En 2009, Nicolas Sarkozy a tout piloté de façon extrêmement étroite. Nous avions quasiment tous les matins, une réunion à l’Elysée, où des consignes extrêmement claires étaient données. L’autre reproche que l’on peut faire à ce gouvernement, c’est une communication chaotique et qui plus est contradictoire. Trop de monde parle.
A quoi devrait ressembler le plan de déconfinement, selon vous ?
Il faut un déconfinement qui repose sur des grands principes nationaux – les mesures de sécurité dans les transports, dans les écoles, les interdictions de regroupements - pour éviter de nouveaux foyers de contamination. Mais il faut ensuite qu’il soit différencié par région, où au niveau infrarégional, avec un dialogue entre le préfet et les élus locaux. On ne peut pas imaginer traiter de la même façon la ville de Mulhouse durement frappée par le Covid et un département comme la Charente où la circulation du virus a été très faible ! En clair, il faut un déconfinement régionalisé.
Concrètement, qu’est ce qui changerait d’un endroit à un autre ?
On doit permettre, selon des règles de bon sens définies collectivement, la réouverture d’un certain nombre de lieux ou la pandémie a été faible. On ne peut pas geler toute la vie pendant des mois et des mois ! Le cœur du sujet, c’est toujours et encore d’éviter la thrombose des systèmes hospitaliers pour que chaque français puisse être soigné mais aussi autant que possible la reprise de la vie économique et sociale.
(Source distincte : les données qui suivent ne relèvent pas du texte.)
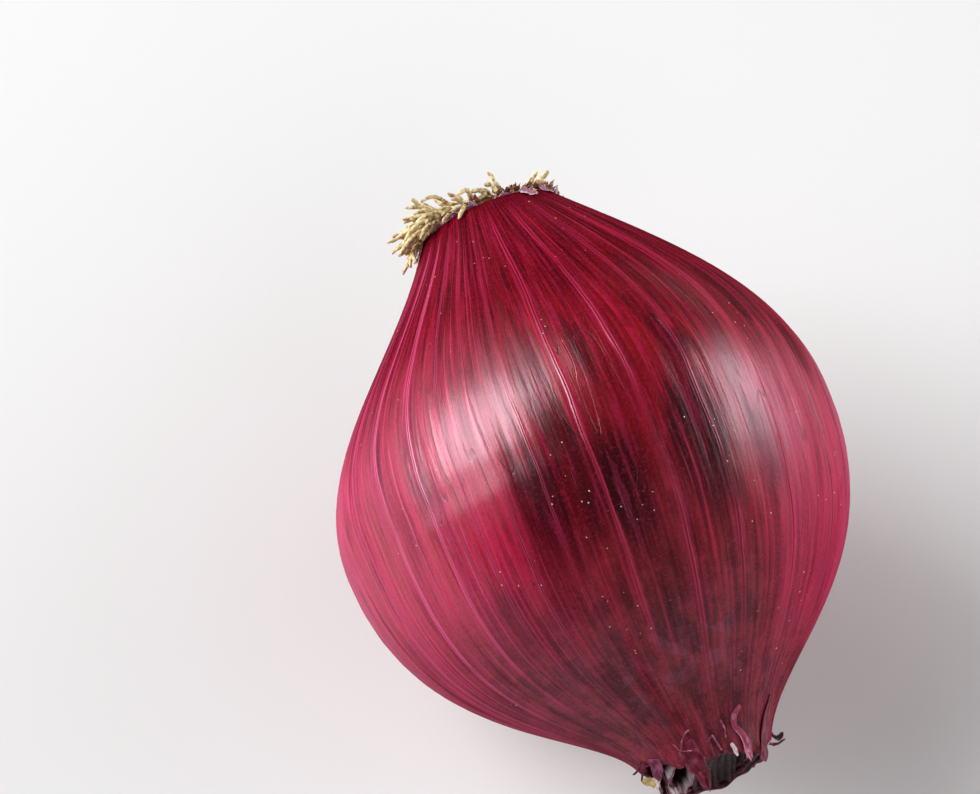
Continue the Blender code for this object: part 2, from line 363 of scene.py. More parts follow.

On ne peut pas attendre que nous ayons acquis une immunité collective. On ne peut pas traiter le bar restaurant d’Epaignes, ma commune natale, de la même façon qu’un établissement sur l’avenue des Champs Elysées ! On ne peut pas appliquer les mêmes règles à Paris et à la Réunion ou pour un restaurant dans un village du Tarn-et-Garonne où le virus a peu circulé.
Que se passera-t-il si ce n’est pas le cas ?
Eh bien on va continuer à asphyxier toute l’économie nationale, même dans des zones où on pourrait la faire repartir sans grand danger, tant que les mesures de sécurité sanitaire y sont prises. Les lieux de culture devraient aussi pouvoir réouvrir là aussi sur le même principe. Le rythme de déconfinement doit être différent entre les régions. Tout faire à l’échelle nationale, sans discernement, c’est une erreur qui empêche une partie du pays de repartir.
Mais n’est-ce pas trop compliqué à mettre en place ? N’y aura-t-il pas une rupture d’égalité sur le territoire ?
Oui c’est possible. il faut faire confiance aux préfets et aux élus locaux. On l’a bien fait sur la question de l’ouverture des marchés. On a besoin de redonner de l’espoir, et ceux qui peuvent recommencer à bosser, il faut leur donner cette chance-là.
Faudra-t-il interdire, un temps, la circulation entre régions dans ce cas ?
Non je ne dis pas ça. Il doit y avoir une discussion entre l’Etat et les régions. J’ai demandé au Ministre des Transports que nous nous mettions autour de la table, Présidents de Régions et Etat pour mettre en place des plans de transports intelligents qui prennent en compte tous ces éléments.
Qu’avez-vous mis en place dans votre région pour répondre à la crise ?
Nous faisons notre maximum pour faire en sorte de répondre aux différents besoins. On est ainsi en train de consacrer un total de 70 millions d’euros pour venir en aide aux entreprises les plus fragiles. Dans le secteur du tourisme, le naufrage est tel que le risque est que beaucoup ne réouvre jamais. On met également en place un fonds d’urgence de plusieurs millions d’euros pour accompagner les secteurs de la culture et du sport, qui eux aussi subissent de plein fouet cette crise. On a acheté près de 8 millions de masques pour équiper le personnel soignant, les entreprises, les collectivités et demain nos agents qui reprendront le travail…
Que pensez-vous de l’idée d’un gouvernement d’union nationale ?
L’union nationale s’est faite sur le terrain. Tout le monde cherche à faire le mieux possible – les maires, les présidents de région, de département… tout le monde. Mais un gouvernement d’union nationale, c’est créé les conditions pour que la seule alternative possible devienne Marine Le Pen.